Crédit photo : Rijasolo
Ça, c'était pour la première partie de l'album, avec un titre, un seul titre en anglais, "Trouble", évoquant le réchauffement climatique. Egoïstement, on ne fait rien personnellement et les pays pauvres, et en premier lieu, Madagascar, subissent notre inaction de plein fouet. La seconde partie de l'album est plus intime, mais tout aussi dure et sombre. Les Dizzy Brains y chantent à tour de rôle un homme qui tombe dans le stupre ("Resa-B"), l'histoire d'une femme ("I Kiah") ayant subi un viol mais ne pouvant en parler malgré l'écoute d'un homme amoureux d'elle. On parle aussi de l'arrivée de Poun (guitare) dans le groupe des frères Eddy et Mahefa (basse), soit l' "Adala Tafaray", le rassemblement des fous.
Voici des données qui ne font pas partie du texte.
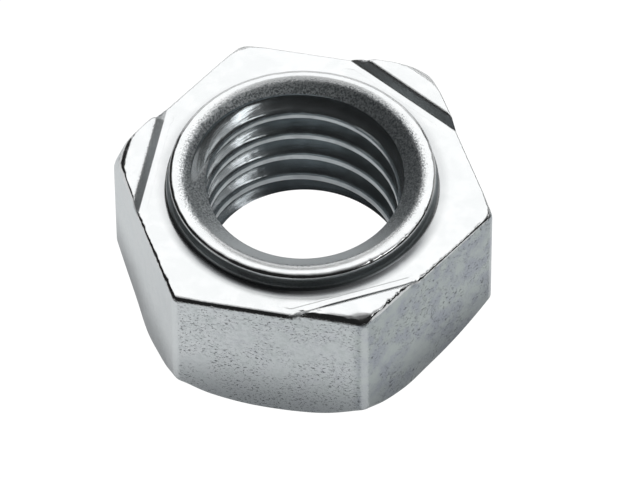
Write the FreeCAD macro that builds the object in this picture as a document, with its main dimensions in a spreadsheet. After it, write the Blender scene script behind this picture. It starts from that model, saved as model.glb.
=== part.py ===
import FreeCAD, Part
import math
import os

import Sketcher
from FreeCAD import Vector

# Hex weld nut, one forged and tapped piece of steel, in millimetres.
# The origin is on the thread axis in the plane of the flat base, and +Z runs to the weld side.
# X passes through two corners of the hexagon. Every second corner has a weld projection.

NODE = "weld_nut"
doc = FreeCAD.newDocument("WeldNut")

# Driving dimensions, with slopes and angles in degrees
SIZES = [
    ("across_flats", 18.0, "hexagon, flat to flat"),
    ("body_height", 8.2, "base to the face between the projections"),
    ("edge_round", 0.4, "radius of the upright edges"),
    ("bearing_dia", 17.9, "flat circle that the base chamfer leaves"),
    ("base_chamfer_slope", 38.0, "rise of that chamfer outside the circle"),
    ("crown_dia", 19.6, "circle that the crown chamfer leaves on top of the projections"),
    ("crown_slope", 52.0, "fall of that chamfer outside the circle"),
    ("weld_height", 0.45, "projections above the face"),
    ("weld_foot", 8.2, "axis to the foot of a projection's ramp"),
    ("weld_ramp_slope", 52.0, "rise of the ramp"),
    ("collar_dia", 14.3, "pilot collar that centres the nut in a sheet's hole"),
    ("collar_height", 1.05, "collar above the face"),
    ("collar_foot_round", 0.15, "fillet between the collar and the face"),
    ("rim_round", 0.12, "radius on both edges of the collar's rim"),
    ("rim_sink_dia", 12.9, "countersink at the rim"),
    ("rim_sink_angle", 110.0, "included angle of that countersink"),
    ("base_sink_dia", 12.9, "countersink at the base"),
    ("base_sink_angle", 90.0, "included angle of that countersink"),
    ("minor_dia", 10.4, "crests of the thread"),
    ("major_dia", 12.0, "roots of the thread"),
    ("pitch", 1.75, "rise of the thread in one turn"),
    ("flank_angle", 60.0, "included angle of the thread groove"),
    ("thread_start", 1.067, "height at which the middle of the groove crosses the X axis"),
    ("lead_in_turns", 2, "turns cut below that height, out through the base"),
    ("cut_turns", 7, "turns cut in all, out through the rim"),
    ("cutter_overlap", 0.3, "depth of the groove's section inside the crests"),
]

sheet = doc.addObject("Spreadsheet::Sheet", "Sizes")
for row, (alias, number, meaning) in enumerate(SIZES, start=1):
    sheet.set(f"A{row}", alias)
    sheet.set(f"B{row}", str(number))
    sheet.set(f"C{row}", meaning)
    sheet.setAlias(f"B{row}", alias)
doc.recompute()


# A size, or a sum of sizes, that knows both its number and its expression on the sheet.
# A place is then written once: the number draws it and the expression drives it.
class Measure:
    def __init__(self, value, text):
        self.value = value
        self.text = text

    def __add__(self, other):
        other = measure(other)
        return Measure(self.value + other.value, f"({self.text} + {other.text})")

    def __sub__(self, other):
        other = measure(other)
        return Measure(self.value - other.value, f"({self.text} - {other.text})")

    def __mul__(self, other):
        other = measure(other)
        return Measure(self.value * other.value, f"({self.text} * {other.text})")

    def __truediv__(self, other):
        other = measure(other)
        return Measure(self.value / other.value, f"({self.text} / {other.text})")


def measure(number):
    return number if isinstance(number, Measure) else Measure(number, str(number))


def size(alias):
    return Measure(float(sheet.get(alias)), f"Sizes.{alias}")


def tangent(angle):
    return Measure(math.tan(math.radians(angle.value)), f"tan({angle.text} * 1 deg)")


ZERO = measure(0)
face_height = size("body_height")
weld_top = face_height + size("weld_height")
rim_height = face_height + size("collar_height")
minor_radius = size("minor_dia") / 2
major_radius = size("major_dia") / 2
collar_radius = size("collar_dia") / 2
# Past the corners, which lie at 0.577 of the size across flats
clear_radius = size("across_flats") * 0.6

body = doc.addObject("PartDesign::Body", "WeldNutBody")
body.Label = NODE
PLANES = {plane.Role: plane for plane in body.Origin.OriginFeatures}


def new_sketch(name, plane):
    sketch = body.newObject("Sketcher::SketchObject", name)
    sketch.AttachmentSupport = [(PLANES[plane], "")]
    sketch.MapMode = "FlatFace"
    return sketch


def add_feature(kind, name, **bound):
    feature = body.newObject(f"PartDesign::{kind}", name)
    for prop, amount in bound.items():
        feature.setExpression(prop, amount.text)
    return feature


def drive(sketch, amount, kind, *geometry):
    number = sketch.addConstraint(Sketcher.Constraint(kind, *geometry, amount.value))
    sketch.setExpression(f"Constraints[{number}]", amount.text)


def draw_loop(sketch, points):
    # Lines from each point to the next and back to the first
    lines = []
    for start, end in zip(points, points[1:] + points[:1]):
        lines.append(sketch.addGeometry(Part.LineSegment(Vector(*start, 0), Vector(*end, 0)), False))
    for line, following in zip(lines, lines[1:] + lines[:1]):
        sketch.addConstraint(Sketcher.Constraint("Coincident", line, 2, following, 1))
    return lines


def draw_polygon(sketch, sides, inradius):
    # Regular, round a construction circle that touches each side, first corner on the X axis
    corner_radius = inradius.value / math.cos(math.pi / sides)
    turns = [2 * math.pi * k / sides for k in range(sides)]
    lines = draw_loop(sketch, [(corner_radius * math.cos(a), corner_radius * math.sin(a)) for a in turns])
    circle = sketch.addGeometry(Part.Circle(Vector(), Vector(0, 0, 1), inradius.value), True)
    sketch.addConstraint(Sketcher.Constraint("Coincident", circle, 3, -1, 1))
    sketch.addConstraint(Sketcher.Constraint("PointOnObject", lines[0], 1, -1))
    for line in lines:
        sketch.addConstraint(Sketcher.Constraint("Tangent", line, circle))
    for line in lines[1:]:
        sketch.addConstraint(Sketcher.Constraint("Equal", lines[0], line))
    drive(sketch, inradius, "Radius", circle)


def draw_section(name, corners):
    # Half a section through the axis: each corner is its radius and its height
    sketch = new_sketch(name, "XZ_Plane")
    lines = draw_loop(sketch, [(radius.value, height.value) for radius, height in corners])
    for line, (radius, height) in zip(lines, corners):
        drive(sketch, radius, "DistanceX", -1, 1, line, 1)
        drive(sketch, height, "DistanceY", -1, 1, line, 1)
    return sketch


def revolve(kind, name, corners):
    profile = draw_section(f"{name}Section", corners)
    feature = add_feature(kind, name)
    feature.Profile = profile
    feature.ReferenceAxis = (profile, ["V_Axis"])
    feature.Angle = 360
    doc.recompute()
    return feature


def round_edges(name, radius, chosen):
    base = body.Tip
    edges = [f"Edge{k}" for k, edge in enumerate(base.Shape.Edges, start=1) if chosen(edge)]
    feature = add_feature("Fillet", name, Radius=radius)
    feature.Base = (base, edges)
    doc.recompute()
    return feature


def is_upright(edge):
    low, high = edge.Vertexes[0].Point, edge.Vertexes[-1].Point
    return (high - low).getAngle(Vector(0, 0, 1)) in (0, math.pi)


def is_circle(edge, radius, height):
    curve = edge.Curve
    return isinstance(curve, Part.Circle) and math.isclose(curve.Radius, radius.value, abs_tol=1e-6) \
        and math.isclose(curve.Center.z, height.value, abs_tol=1e-6)


# Hexagonal blank, as high as the projections
blank_sketch = new_sketch("BlankOutline", "XY_Plane")
draw_polygon(blank_sketch, 6, size("across_flats") / 2)
blank = add_feature("Pad", "Blank", Length=weld_top)
blank.Profile = blank_sketch
doc.recompute()
round_edges("UprightEdges", size("edge_round"), is_upright)

# Face sunk between the projections: a triangle with sloping sides leaves them on every second corner
face_sketch = new_sketch("FaceOutline", "XY_Plane")
face_sketch.setExpression("AttachmentOffset.Base.z", face_height.text)
draw_polygon(face_sketch, 3, size("weld_foot"))
ramp_taper = measure(90) - size("weld_ramp_slope")
face_pocket = add_feature("Pocket", "Face", Length=size("weld_height"), TaperAngle=ramp_taper)
face_pocket.Profile = face_sketch
face_pocket.Reversed = True
doc.recompute()

# Corner chamfers, turned round the axis: one at the base and one on the crown
base_reach = clear_radius - size("bearing_dia") / 2
revolve("Groove", "BaseChamfer", [
    (size("bearing_dia") / 2, ZERO),
    (clear_radius, ZERO),
    (clear_radius, base_reach * tangent(size("base_chamfer_slope"))),
])
crown_reach = clear_radius - size("crown_dia") / 2
revolve("Groove", "CrownChamfer", [
    (size("crown_dia") / 2, weld_top),
    (clear_radius, weld_top - crown_reach * tangent(size("crown_slope"))),
    (clear_radius, weld_top),
])

# Pilot collar
revolve("Revolution", "Collar", [
    (ZERO, face_height),
    (collar_radius, face_height),
    (collar_radius, rim_height),
    (ZERO, rim_height),
])
round_edges("CollarFoot", size("collar_foot_round"), lambda edge: is_circle(edge, collar_radius, face_height))

# Bore at the crests of the thread, with a countersink at each end
base_sink_radius = size("base_sink_dia") / 2
rim_sink_radius = size("rim_sink_dia") / 2
base_sink_depth = (base_sink_radius - minor_radius) / tangent(size("base_sink_angle") / 2)
rim_sink_depth = (rim_sink_radius - minor_radius) / tangent(size("rim_sink_angle") / 2)
revolve("Groove", "Bore", [
    (ZERO, ZERO),
    (base_sink_radius, ZERO),
    (minor_radius, base_sink_depth),
    (minor_radius, rim_height - rim_sink_depth),
    (rim_sink_radius, rim_height),
    (ZERO, rim_height),
])
rim_radii = (rim_sink_radius, collar_radius)
round_edges("Rim", size("rim_round"), lambda edge: any(is_circle(edge, r, rim_height) for r in rim_radii))

# Thread: a right-hand helical groove with flanks at 60 degrees and a flat an eighth of the pitch wide
root_half = size("pitch") / 16
flank_depth = major_radius - minor_radius + size("cutter_overlap")
mouth_half = root_half + flank_depth * tangent(size("flank_angle") / 2)
start = size("thread_start") - size("pitch") * size("lead_in_turns")
groove_section = draw_section("GrooveSection", [
    (major_radius - flank_depth, start - mouth_half),
    (major_radius, start - root_half),
    (major_radius, start + root_half),
    (major_radius - flank_depth, start + mouth_half),
])
cut_height = size("pitch") * size("cut_turns")
thread = add_feature("SubtractiveHelix", "Thread", Pitch=size("pitch"), Height=cut_height)
thread.Profile = groove_section
thread.ReferenceAxis = (groove_section, ["V_Axis"])
thread.Mode = "pitch-height-angle"
doc.recompute()

# Nothing is written unless every feature worked and the nut is one sound solid
for item in doc.Objects:
    if "Invalid" in item.State or "Error" in item.State:
        raise RuntimeError(f"{item.Name} failed: {item.State}")
if body.Shape.isNull() or not body.Shape.isValid() or len(body.Shape.Solids) != 1:
    raise RuntimeError("the nut is not one valid solid")

os.makedirs("parts", exist_ok=True)
body.Shape.exportStep(f"parts/{NODE}.step")
print(f"{NODE}: {body.Shape.Volume:.1f} mm3, {len(body.Shape.Faces)} faces")
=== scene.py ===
import math

import bmesh
import bpy
import numpy as np
from mathutils import Matrix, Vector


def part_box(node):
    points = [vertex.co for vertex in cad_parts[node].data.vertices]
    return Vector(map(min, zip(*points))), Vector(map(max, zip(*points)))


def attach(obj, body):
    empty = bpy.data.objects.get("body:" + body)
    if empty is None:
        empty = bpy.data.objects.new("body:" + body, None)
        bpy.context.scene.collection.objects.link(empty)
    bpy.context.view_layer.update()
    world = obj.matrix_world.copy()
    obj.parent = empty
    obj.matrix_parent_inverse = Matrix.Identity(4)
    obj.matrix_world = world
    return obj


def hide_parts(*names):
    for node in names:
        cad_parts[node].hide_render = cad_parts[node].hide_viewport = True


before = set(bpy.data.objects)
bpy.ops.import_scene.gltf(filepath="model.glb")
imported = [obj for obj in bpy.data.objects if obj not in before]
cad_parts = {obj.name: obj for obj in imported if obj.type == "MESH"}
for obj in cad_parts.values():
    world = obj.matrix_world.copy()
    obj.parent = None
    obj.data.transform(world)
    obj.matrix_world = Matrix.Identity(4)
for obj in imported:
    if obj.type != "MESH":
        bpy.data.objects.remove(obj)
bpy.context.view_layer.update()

# Hex weld nut, dressed as bright zinc-plated steel. Sizes are in millimetres here and in metres in the
# meshes. Directions are in degrees round the axis, from +X towards +Y.
mm = 0.001
nutLow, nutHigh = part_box("weld_nut")
scene = bpy.context.scene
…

Et finalement, on laisse rouler ("Rimorimo"), pour devenir libre et heureux...
Musicalement, Dahalo reste bien dans la lignée de Tany Razana et Out Of the Cage, du Garage un peu punk, où des cuivres font leur apparition ("Adala Tafaray"). Le son semble comme enregistré en live, où l'assise rythmique d'Alban (batterie) prend son sens. Ces bêtes à concerts vivent leurs albums comme des prestations scéniques rageuses et intenses. On applaudira les performances de Poun, au son des plus heavy ("Trouble", "Nofy Hoy Aho"...), tandis que Eddy mène la danse devant, irradiant de charisme. Et la bande des quatre, de signer leur meilleur album, le plus puissant, autant pour leurs textes engagés que pour leur musique létale. Avec Dahalo, The Dizzy Brains prennent la meilleure direction, celle de la liberté, qu'elle soit de ton, de parole, et aussi de style.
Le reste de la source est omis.